EXERCISE GOAL: Quote the lines that run from the line containing "turn = Pos(hinge_x, 0, hinge_z)" down to the line containing "bpy.context.scene.collection.objects.link(empty)". Include both of those lines, reproduce each exactly, and omit everything else.

PROVIDED MATERIAL:
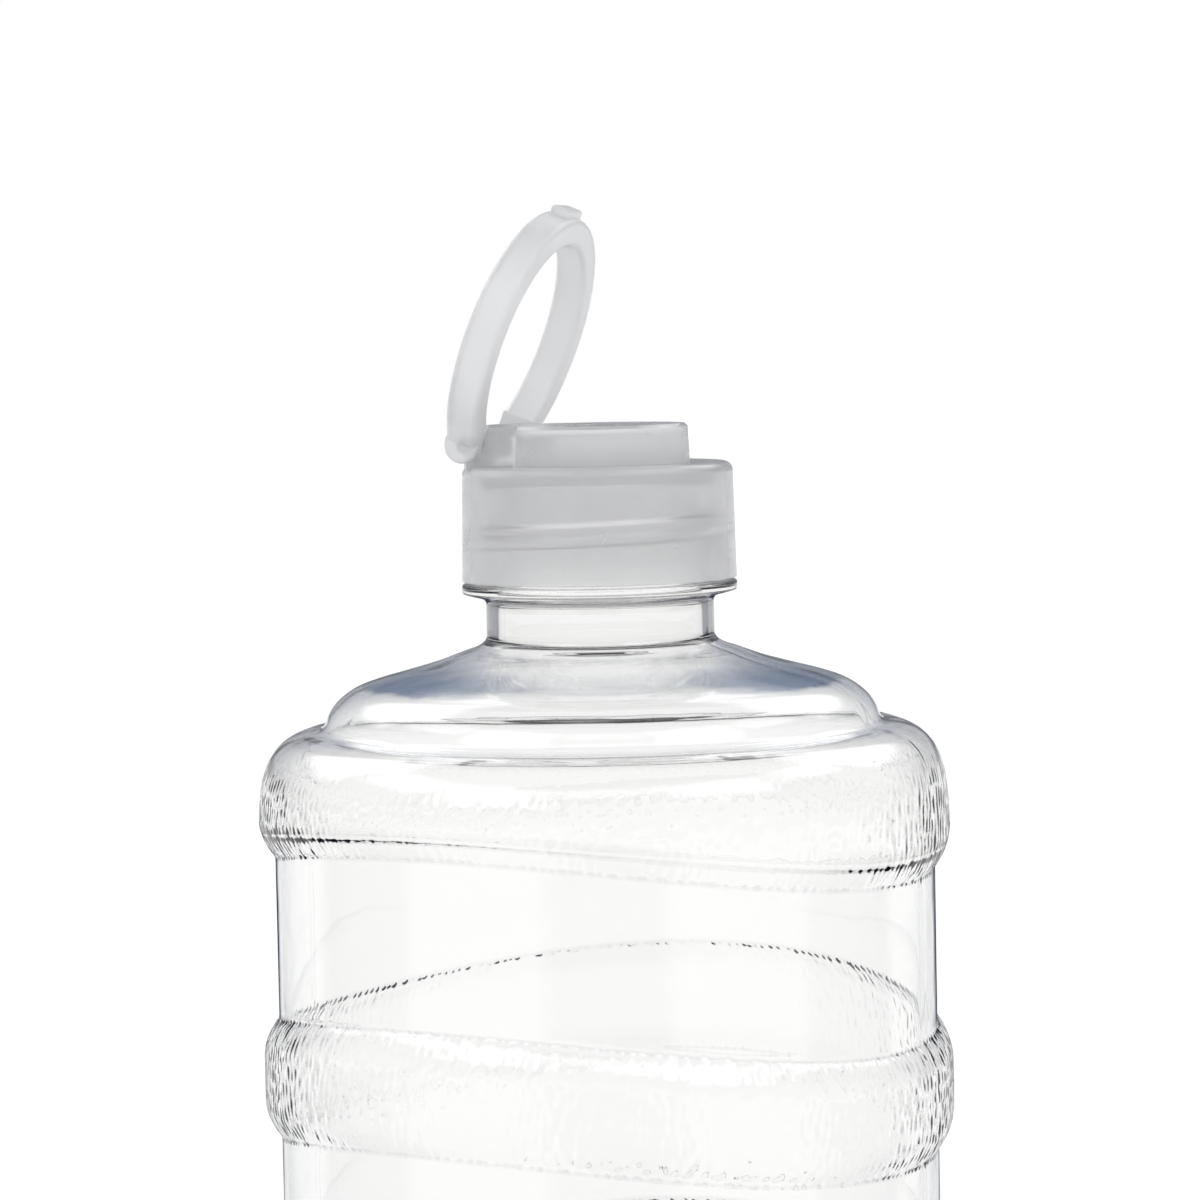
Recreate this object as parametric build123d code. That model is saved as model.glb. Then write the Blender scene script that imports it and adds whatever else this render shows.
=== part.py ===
from build123d import *
import os
import math

os.makedirs("parts", exist_ok=True)

# Large drinking-water jug: a clear blow-moulded bottle with wavy grip bands,
# a frosted screw cap with a round collar, a sealing ring under the cap, and a
# carry ring that folds on two pins in the cap.
# Frame: +Z up along the jug's axis, Z = 0 is the plane the foot stands on,
# X = 0, Y = 0 is the axis. +X points from the carry ring's hinge to the
# front of the cap. "Depths" below are measured down from the collar's top.

# ------------------------------------------------------------------ driving
total_height = 245.0          # foot to the flat top of the cap's collar

# bottle
wall = 1.4                    # wall of the body
body_radius = 63.5            # plain body between the bands
band_radius = 66.5            # crest of the grip bands
band_height = 23.0            # axial height of a band
gap_height = 31.1             # plain body between two bands
first_gap_depth = 81.1        # mean depth of the first band's lower edge
gap_count = 3                 # plain stretches; the last band ends in the heel
wave_height = 3.75            # amplitude of the two waves round each edge
wave_turn = -8.5              # degrees: the waves are lowest at this angle
wave_tilt = 1.25              # how far the whole wave also leans at the crest
wave_tilt_turn = 13.0         # degrees: it leans down towards this angle
band_inner_round = 2.0        # round where a band meets the plain body
rim_depth = 11.0              # rim of the neck
neck_radius = 21.95
bore_radius = 19.8
flange_radius = 26.5
flange_top_depth = 30.2
flange_edge = 1.8
flange_foot_depth = 33.2
heel_height = 14.0
foot_outer_radius = 56.5
foot_inner_radius = 50.0
push_up = 9.0

# neck finish and cap thread, right-handed, single start
lead = 5.0
thread_turns = 1.5
thread_root = 2.4             # axial width at the root
thread_crest = 1.2            # axial width at the crest
neck_thread_top_radius = 23.6
neck_thread_first_depth = 23.0
cap_thread_top_radius = 22.4

# screw cap
collar_top_radius = 17.5
collar_foot_radius = 17.8
shelf_depth = 7.4
skirt_top_radius = 26.0
skirt_foot_radius = 26.4
skirt_depth = 29.6
skirt_top_round = 1.8
cap_bore_radius = 24.25
plate_depth = 9.4             # underside of the cap's top plate
collar_wall = 2.0

# sealing ring under the top plate
liner_inner_radius = 17.5
liner_outer_radius = 23.7
liner_gap = 0.05

# carry ring and its hinge
hinge_x = -22.1
hinge_depth = 3.3
ring_centre_distance = 20.6   # hinge axis to the ring's centre
ring_outer_radius = 25.9
ring_inner_radius = 20.5
ring_thickness = 6.6
ring_round = 1.2
ring_raise = 69.0             # degrees up from lying flat round the collar
leg_flat = 13.2               # inner flat faces of the two legs
leg_outer = 15.9
foot_round = 3.5
boss_half_width = 12.8
boss_radius = 25.6
pin_radius = 1.6
pin_clearance = 0.05
pin_reach = 2.6               # how far each pin goes into the boss
tab_proud = 1.6
tab_half_width = 4.0
tab_half_thickness = 1.8


def z_at(depth):
    return total_height - depth


# Outer outline of the dome and the rounded shoulder: (radius, depth).
dome = [(21.95, 40.0), (22.25, 41.1), (23.5, 42.3), (26.9, 43.45), (31.8, 45.2),
        (38.3, 47.05), (43.3, 48.35), (47.6, 49.9), (50.9, 52.3), (53.0, 55.0),
        (53.6, 57.0)]
shoulder = [(54.6, 57.7), (57.6, 57.75), (60.4, 58.9), (62.5, 60.6), (64.5, 63.3),
            (65.7, 66.6), (66.3, 71.0), (66.5, 77.0)]


def inset(points, distance):
    """Moves an outline of (radius, depth) towards the inside by distance."""
    moved = []
    for i, (r, d) in enumerate(points):
        a = points[max(i - 1, 0)]
        b = points[min(i + 1, len(points) - 1)]
        tr, td = b[0] - a[0], b[1] - a[1]
        n = math.hypot(tr, td)
        moved.append((r - distance * td / n, d + distance * tr / n))
    return moved


def polar_line(points):
    return [(r, z_at(d)) for r, d in points]


def revolved(edges):
    face = make_face(Plane.XZ * Curve() + edges)
    return revolve(face, axis=Axis.Z)


def bottle_blank(offset, top):
    """Solid of revolution: offset 0 is the outer skin, wall is the cavity."""
    dome_line = polar_line(inset(dome, offset) if offset else dome)
    shoulder_line = polar_line(inset(shoulder, offset) if offset else shoulder)
    crest = band_radius - offset
    if offset:
        dome_line = [p for p in dome_line if p[0] > bore_radius + 0.4]
        first = [(0, top), (bore_radius, top), (bore_radius, z_at(39.0)), dome_line[0]]
        lines = [Polyline(*first)]
    else:
        first = [(0, top), (neck_radius, top),
                 (neck_radius, z_at(flange_top_depth)),
                 (flange_radius, z_at(flange_top_depth)),
                 (flange_radius, z_at(flange_top_depth + flange_edge)),
                 (neck_radius, z_at(flange_foot_depth)), dome_line[0]]
        lines = [Polyline(*first)]
    lines.append(Spline(*dome_line))
    lines.append(Line(dome_line[-1], shoulder_line[0]))
    lines.append(Spline(*shoulder_line))
    heel_top = heel_height
    heel_foot = offset
    fo, fi = foot_outer_radius, foot_inner_radius
    lines.append(Polyline(shoulder_line[-1], (crest, z_at(79.0)), (crest, heel_top)))
    k = 0.5523
    lines.append(Bezier((crest, heel_top), (crest, heel_top - k * (heel_top - heel_foot)),
                        (fo + k * (crest - fo), heel_foot), (fo, heel_foot)))
    lines.append(Line((fo, heel_foot), (fi, heel_foot)))
    lines.append(Bezier((fi, heel_foot), (fi - 10, heel_foot + 0.2 * push_up),
                        (20, push_up + offset), (0, push_up + offset)))
    lines.append(Line((0, push_up + offset), (0, top)))
    face = make_face([Plane.XZ * e for e in lines])
    return revolve(face, axis=Axis.Z)


def wave_slab(mean_z, height):
    """A plate with two waves round it, z = mean - wave_height cos(2 angle), and a slight lean."""
    reach = 75.0
    rise = wave_height / band_radius ** 2 * reach ** 2 * 2
    # corners of a twisted square on the diagonals between the waves' peaks
    c = []
    for a, s in ((0, -1), (90, 1), (180, -1), (270, 1)):
        x = reach * math.sqrt(2) * math.cos(math.radians(wave_turn + a))
        y = reach * math.sqrt(2) * math.sin(math.radians(wave_turn + a))
        along = x * math.cos(math.radians(wave_tilt_turn)) + y * math.sin(math.radians(wave_tilt_turn))
        c.append((x, y, mean_z + s * rise - wave_tilt * along / band_radius))
    face = Face.make_surface_from_curves(Edge.make_line(c[0], c[1]),
                                         Edge.make_line(c[3], c[2]))
    return Solid.extrude(face, Vector(0, 0, height))


def gap_ring(index, inner_radius, grow, rounding):
    mean_top = z_at(first_gap_depth + index * (band_height + gap_height))
    height = gap_height + 2 * grow
    low = mean_top - gap_height - grow
    ring = Pos(0, 0, low + height / 2) * (Cylinder(72, height + 24) - Cylinder(inner_radius, height + 24))
    ring = ring & wave_slab(low, height)
    if rounding:
        edges = [e for e in ring.edges()
                 if abs(math.hypot(e.position_at(0.5).X, e.position_at(0.5).Y) - inner_radius) < 0.05
                 and e.length > 40 and e.geom_type != GeomType.LINE]
        edges = [e for e in edges if e.bounding_box().size.Z < 4 * wave_height]
        ring = fillet(edges, rounding)
    return ring


def trapezoid_thread(path_radius, first_depth, tip_radius, turns):
    """A helical ridge from path_radius (a little inside its wall) to tip_radius."""
    path = Helix(pitch=lead, height=lead * turns, radius=path_radius,
                 center=(0, 0, z_at(first_depth)))
    reach = tip_radius - path_radius
    plane = Plane(origin=path @ 0, x_dir=(1, 0, 0), z_dir=path % 0)
    half_root, half_tip = thread_root / 2, thread_crest / 2
    section = plane * make_face(Polyline((0, -half_root), (reach, -half_tip),
                                         (reach, half_tip), (0, half_root), close=True))
    return sweep(section, path=path, is_frenet=True)


# ------------------------------------------------------------------ bottle
outer = bottle_blank(0.0, z_at(rim_depth))
cavity = bottle_blank(wall, z_at(rim_depth) + 5.0)
for i in range(gap_count):
    outer = outer - gap_ring(i, body_radius, 0.0, band_inner_round)
    cavity = cavity - gap_ring(i, body_radius - wall, wall, 0.0)

neck_thread = trapezoid_thread(neck_radius - 0.3, neck_thread_first_depth,
                               neck_thread_top_radius, thread_turns)
bottle = (outer + neck_thread) - cavity
bottle.label = "bottle"

# ---------------------------------------------------------------- screw cap
cap_outline = Polyline((0, z_at(0)), (collar_top_radius - 0.6, z_at(0)),
                       (collar_top_radius, z_at(0.6)),
                       (collar_foot_radius, z_at(shelf_depth)),
                       (skirt_top_radius - skirt_top_round, z_at(shelf_depth)))
cap_corner = RadiusArc((skirt_top_radius - skirt_top_round, z_at(shelf_depth)),
                       (skirt_top_radius, z_at(shelf_depth + skirt_top_round)),
                       skirt_top_round)
cap_side = Polyline((skirt_top_radius, z_at(shelf_depth + skirt_top_round)),
                    (skirt_foot_radius, z_at(skirt_depth)), (0, z_at(skirt_depth)),
                    (0, z_at(0)))
cap = revolve(make_face([Plane.XZ * cap_outline, Plane.XZ * cap_corner, Plane.XZ * cap_side]),
              axis=Axis.Z)

boss = Pos(-19.0, 0, z_at(shelf_depth / 2 + 0.25)) * Box(14.0, 2 * boss_half_width, shelf_depth + 0.5)
boss = fillet(boss.edges().filter_by(Axis.Y).group_by(Axis.Z)[-1].sort_by(Axis.X)[0], 2.0)
boss = boss & (Pos(0, 0, z_at(4)) * Cylinder(boss_radius, 12))
cap = cap + boss

cap = cap - Pos(0, 0, (z_at(plate_depth) + z_at(skirt_depth) - 1) / 2) * Cylinder(
    cap_bore_radius, z_at(plate_depth) - z_at(skirt_depth) + 1)
hollow_top = z_at(collar_wall)
cap = cap - Pos(0, 0, (hollow_top + z_at(plate_depth) - 0.5) / 2) * Cylinder(
    collar_top_radius - collar_wall, hollow_top - z_at(plate_depth) + 0.5)
for side in (-1, 1):
    depth = pin_reach + 0.3
    y = side * (boss_half_width - depth / 2 + 0.25)
    cap = cap - Pos(hinge_x, y, z_at(hinge_depth)) * Rot(90, 0, 0) * Cylinder(
        pin_radius + pin_clearance, depth + 0.5)

cap_thread = trapezoid_thread(cap_bore_radius + 0.3, neck_thread_first_depth + lead / 2 - 0.2,
                              cap_thread_top_radius, thread_turns)
screw_cap = cap + cap_thread
screw_cap.label = "screw_cap"

# -------------------------------------------------------------- sealing ring
liner_top = z_at(plate_depth) - liner_gap
liner_foot = z_at(rim_depth) + liner_gap
liner_height = liner_top - liner_foot
cap_liner = Pos(0, 0, (liner_top + liner_foot) / 2) * (
    Cylinder(liner_outer_radius, liner_height) - Cylinder(liner_inner_radius, liner_height))
cap_liner = fillet(cap_liner.edges().filter_by(GeomType.CIRCLE), 0.3)
cap_liner.label = "cap_liner"

# ---------------------------------------------------------------- carry ring
# Built lying flat round the collar, then raised about the hinge axis.
centre_x = hinge_x + ring_centre_distance
hinge_z = z_at(hinge_depth)
ring = Pos(centre_x, 0, hinge_z) * (Cylinder(ring_outer_radius, ring_thickness)
                                    - Cylinder(ring_inner_radius, ring_thickness))
ring = fillet(ring.edges().filter_by(GeomType.CIRCLE), ring_round)
# the ring stops at the hinge line, with flat faces either side of the boss
ring = ring - Pos(hinge_x - 10, 0, hinge_z) * Box(20, 60, 20)
ring = ring - Pos(hinge_x + 4, 0, hinge_z) * Box(20, 2 * leg_flat, 20)
for side in (-1, 1):
    width = leg_outer - leg_flat
    y = side * (leg_flat + width / 2)
    foot = Pos(hinge_x, y, hinge_z) * Rot(90, 0, 0) * Cylinder(foot_round, width)
    rim_edge = [e for e in foot.edges().filter_by(GeomType.CIRCLE)
                if abs(e.center().Y) > leg_flat + width / 2]
    foot = fillet(rim_edge, 0.8)
    arm = Pos(hinge_x + 2.5, y, hinge_z) * Box(5.0, width, ring_thickness)
    pin = Pos(hinge_x, side * (leg_flat - (leg_flat - boss_half_width + pin_reach) / 2 + 0.25),
              hinge_z) * Rot(90, 0, 0) * Cylinder(
        pin_radius, leg_flat - boss_half_width + pin_reach + 0.5)
    ring = ring + foot + arm + pin
tab = Pos(centre_x + ring_outer_radius + tab_proud / 2 - 1.5, 0, hinge_z) * Box(
    tab_proud + 3.0, 2 * tab_half_width, 2 * tab_half_thickness)
tab = fillet(tab.edges().group_by(Axis.X)[-1], 0.7)
ring = ring + tab
turn = Pos(hinge_x, 0, hinge_z) * Rot(0, -ring_raise, 0) * Pos(-hinge_x, 0, -hinge_z)
carry_ring = turn * ring
carry_ring.label = "carry_ring"

for node in (bottle, screw_cap, cap_liner, carry_ring):
    export_step(node, "parts/" + node.label + ".step")
    print(node.label, len(node.solids()), round(node.volume / 1000, 2), "cm3", node.is_valid)
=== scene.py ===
import math

import bpy
import numpy as np
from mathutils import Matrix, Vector


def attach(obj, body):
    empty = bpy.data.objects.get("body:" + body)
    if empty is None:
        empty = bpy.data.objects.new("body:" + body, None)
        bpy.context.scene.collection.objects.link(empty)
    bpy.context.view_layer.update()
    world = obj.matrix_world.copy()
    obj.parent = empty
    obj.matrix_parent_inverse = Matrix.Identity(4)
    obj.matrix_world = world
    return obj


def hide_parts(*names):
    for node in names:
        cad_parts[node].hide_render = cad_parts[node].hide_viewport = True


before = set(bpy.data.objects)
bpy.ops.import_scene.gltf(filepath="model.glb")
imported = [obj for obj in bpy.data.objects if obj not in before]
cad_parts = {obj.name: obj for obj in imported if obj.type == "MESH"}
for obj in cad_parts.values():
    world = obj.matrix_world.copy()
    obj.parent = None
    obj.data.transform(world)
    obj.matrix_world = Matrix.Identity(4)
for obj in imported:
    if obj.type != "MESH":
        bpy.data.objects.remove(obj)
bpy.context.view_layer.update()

MM = 0.001
TOP = 0.245              # flat top of the cap's collar above the floor


# ------------------------------------------------------------------ helpers
def link(obj):
    bpy.context.scene.collection.objects.link(obj)
    return obj


def mesh_object(name, verts, faces, smooth=True):
    me = bpy.data.meshes.new(name)
    me.from_pydata([tuple(v) for v in verts], [], faces)
    me.validate(verbose=False)
    me.update()
    if smooth:
        me.polygons.foreach_set("use_smooth", [True] * len(me.polygons))
    return link(bpy.data.objects.new(name, me))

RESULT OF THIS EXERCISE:
turn = Pos(hinge_x, 0, hinge_z) * Rot(0, -ring_raise, 0) * Pos(-hinge_x, 0, -hinge_z)
carry_ring = turn * ring
carry_ring.label = "carry_ring"

for node in (bottle, screw_cap, cap_liner, carry_ring):
    export_step(node, "parts/" + node.label + ".step")
    print(node.label, len(node.solids()), round(node.volume / 1000, 2), "cm3", node.is_valid)
=== scene.py ===
import math

import bpy
import numpy as np
from mathutils import Matrix, Vector


def attach(obj, body):
    empty = bpy.data.objects.get("body:" + body)
    if empty is None:
        empty = bpy.data.objects.new("body:" + body, None)
        bpy.context.scene.collection.objects.link(empty)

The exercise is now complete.